Akers had worked with Kandiah before. She knew he had a good brain, which he would need if he were to untangle the mess of information scrawled into notebooks by Glenn Mulcaire as he hacked his targets. Within 48 hours, Akers and Kandiah realised they would have to come clean and apologise to hundreds, possibly thousands, of people who had never been warned by the original Yard inquiry in 2006 — beginning with telling the former deputy prime minister John Prescott that contrary to Scotland Yard’s denials, dozens of his voicemails had been intercepted.

For Ponting, the inquiry began in the same place: Mulcaire. Like Akers, Ponting had experience of complex jobs. He had run Operation Rize, which raided 7,000 safety deposit boxes, finding criminal cash, firearms and drugs as well as legitimate property. For Ponting’s team, as for Kandiah’s, it was clear the original investigation had been flawed.

During February and March, Ponting’s group analysed the material that had been lying in Scotland Yard’s possession since August 2006. They had a lot to learn — the methodology of phone hacking, the business of “blagging” confidential data, the inner workings of a newpaper.

They made a series of breakthroughs. They saw Mulcaire wrote the name of the journalist who had commissioned his work at the top of his notes, and started to see names recurring. They realised he was hitting targets in groups, that names which meant nothing to them were friends or family of his targets. They also found 14 pages of Mulcaire’s notes about hacking the phone of Milly Dowler overlooked by the original inquiry.

They set out to see if they could match Mulcaire’s work with stories published in the NoW. At first they used an online cuttings service, but started to fear some of the most revealing stories were being removed from the database, so sent officers to the newspaper library in Colindale, north London, to squint at years of microfiched back issues. By April — still relying largely on evidence that had been in police hands for nearly five years — they started to make arrests. As they did so, they seized more material from the homes and desks of their suspects and reached a turning point in relations with News International.

Since January 2011, Akers and NI’s lawyers had been trying to agree a protocol to allow Weeting access to emails and other material held by the company. After talks about privacy and protection of sources, they signed a deal on 25 March. But the Weeting team concluded some of the lawyers were not being as cooperative as needed. On 14 April, Weeting arrested James Weatherup and went to search his desk at the NoW, only to find its contents had been taken to one of the paper’s external law firms, Burton Copeland. Ponting phoned a senior partner, Ian Burton, and threatened to arrest him if he did not hand over the material. Burton complied.

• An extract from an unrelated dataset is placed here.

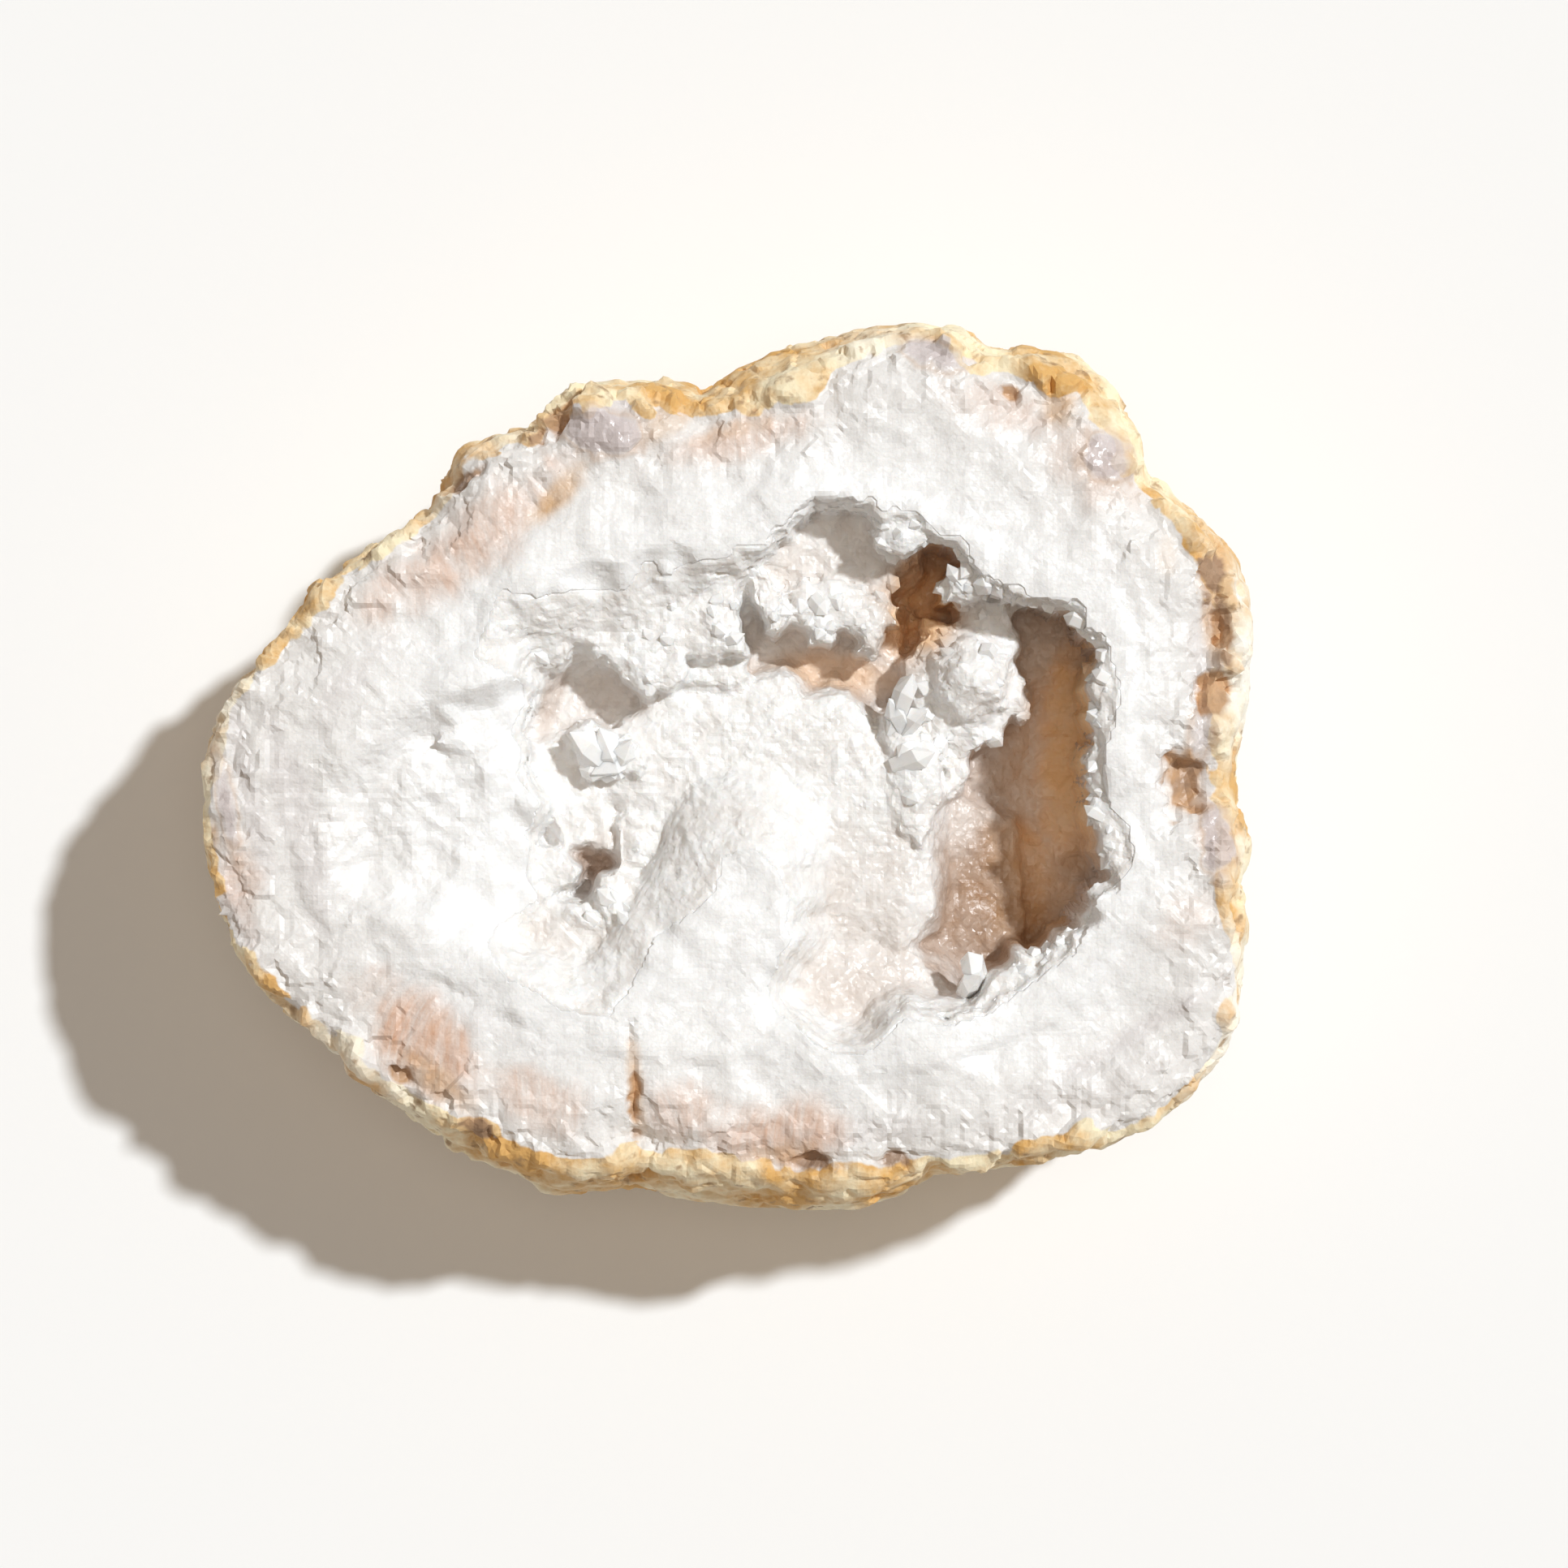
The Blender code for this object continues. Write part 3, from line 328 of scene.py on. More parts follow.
# Smooth grey and pinkish agate that shows through the rim: x, y, half length, half width, turn, strength
AGATE_KNOBS = [
    (46.2, -7.2, 1.8, 3.4, 8.0, 0.9), (35.6, 29.4, 2.6, 3.0, 20.0, 0.8), (-12.0, 31.6, 4.2, 2.2, -10.0, 1.0),
    (-47.6, -3.6, 1.0, 6.0, 12.0, 0.6), (44.6, 3.0, 1.6, 2.6, 0.0, 0.5), (19.0, 39.2, 3.4, 1.6, -20.0, 0.7),
]

# Brown in the hollow, partly iron stain and partly painted shade on the walls and floors that lie in shade: x, y,
# half length, half width, turn, strength, and the depth from which it starts
BROWN_STAIN_AND_SHADE_POCKETS = [
    ((33.4, 1.0, 18.0, 5.0, 86.0, 1.0), 2.0),
    ((27.0, -13.0, 11.0, 9.0, 62.0, 1.0), 6.5),
    ((20.0, -14.0, 9.0, 3.6, 75.0, 0.85), 9.0),
    ((18.6, 16.0, 7.6, 4.8, 65.0, 1.0), 4.0),
    ((9.4, 8.6, 9.4, 3.4, -6.0, 0.75), 7.5),
    ((-13.0, -8.6, 3.4, 2.8, 60.0, 0.85), 6.0),
    ((18.4, -20.6, 4.6, 2.6, 20.0, 0.8), 7.0),
    ((13.0, -21.0, 9.0, 5.0, 0.0, 0.36), 3.5),
    ((13.0, -12.0, 7.0, 7.0, 30.0, 0.20), 3.0),
    ((9.0, 20.4, 7.6, 5.0, 0.0, 0.22), 4.5),
    ((-17.2, 6.6, 1.4, 5.0, -14.0, 0.5), 5.0),
    ((-12.0, 6.2, 6.6, 3.6, 20.0, 0.28), 5.0),
    ((-11.6, -16.6, 1.8, 2.4, 0.0, 0.45), 3.0),
    ((-17.0, -16.0, 4.0, 3.0, 0.0, 0.20), 2.5),
]

# Painted light: where the brown is painted lighter, in the shaded parts of the crevice, to stand in for light that
# glows through and bounces round the hollow: x, y, half length, half width, turn, strength
PAINTED_GLOW_PLACES = [
    (32.5, 1.0, 18.0, 6.0, 84.0, 1.0),
    (18.6, 16.0, 8.0, 5.2, 65.0, 0.9),
    (9.4, 9.4, 10.0, 2.6, -6.0, 0.7),
]

# Quartz points that stand out of the druse: tip x, y and depth, the way it points, its rise, width, length
POINTS = [
    (-15.4, 3.2, 3.4, 140.0, 24.0, 3.2, 6.4),
    (-12.4, 3.6, 3.4, 112.0, 34.0, 3.0, 5.4),
    (-13.2, -0.6, 3.9, 205.0, 30.0, 2.6, 5.0),
    (-9.4, 2.8, 3.5, 60.0, 40.0, 3.0, 4.6),
    (17.4, 9.0, 3.0, 72.0, 30.0, 2.5, 6.8),
    (15.2, 6.6, 3.8, 118.0, 36.0, 2.4, 5.4),
    (18.6, 5.6, 3.6, 50.0, 40.0, 2.2, 4.8),
    (19.6, 1.4, 3.9, 20.0, 30.0, 2.4, 4.6),
    (22.6, -17.8, 2.6, 112.0, 50.0, 2.6, 5.4),
    (23.6, -19.8, 2.4, 60.0, 62.0, 2.4, 4.4),
    (25.6, -19.6, 3.0, 80.0, 48.0, 1.8, 4.0),
    (28.2, -18.2, 2.8, 110.0, 48.0, 2.0, 4.0),
    (4.4, 14.0, 2.3, 280.0, 58.0, 2.4, 4.0),
    (-11.4, -12.0, 2.8, 80.0, 56.0, 2.4, 4.0),
    (-9.2, -13.6, 3.0, 20.0, 62.0, 2.6, 4.0),
    (-13.8, -14.2, 3.2, 130.0, 70.0, 2.2, 3.6),
]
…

News International withdrew its lawyers from the front line and replaced them with two executives, Will Lewis and Simon Greenberg. More doors now opened. Police began to retrieve some of the 300m emails that had been deleted from the company’s servers and to search them for key words. In June, News International disclosed email messages which suggested payments had been made to police in the royal palaces. Kandiah set up Operation Elveden.

By late June, they were scoping a third inquiry, Operation Tuleta, to look into allegations of email hacking and other access to confidential data.

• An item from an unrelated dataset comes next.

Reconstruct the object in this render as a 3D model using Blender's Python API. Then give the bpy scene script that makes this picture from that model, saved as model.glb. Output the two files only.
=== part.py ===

Since then, each operation has grown like bindweed. Weeting found that an NoW journalist, Dan Evans, had acted as the paper’s second specialist phone hacker. Evans cooperated, making allegations about his time at the NoW but also earlier at the Sunday Mirror. Two more operations were launched. Elveden got access to the NI accounts department in Peterborough, which disclosed a history of cash payments, some to public officials. So Elveden opened a new front, investigating the Sun, uncovering more than 400 suspect payments.

Tuleta picked up more than 110 allegations of illegal access to data, including claims that ministerial computers had been hacked, spawning five new operations. But progress was not easy. The operations approached dozens of former NoW journalists, but none — other than Evans — were willing and able to act as an effective witness. And Weeting’s relationship with NI ran into a cul-de-sac in April 2012 when Akers confirmed the possibility the company itself would be charged. For several weeks, cooperation ceased and then resumed with the company imposing boundaries that yielded far less material.

The future of Weeting and its linked operations is in some doubt after the Old Bailey jury rejected phone-hacking charges against Rebekah Brooks and Stuart Kuttner. But even if the CPS abandons all future prosecutions for phone hacking, there are a dozen more trials scheduled at the Old Bailey arising from Elveden and Tuleta and potentially more if the CPS charges others who have been arrested or interviewed.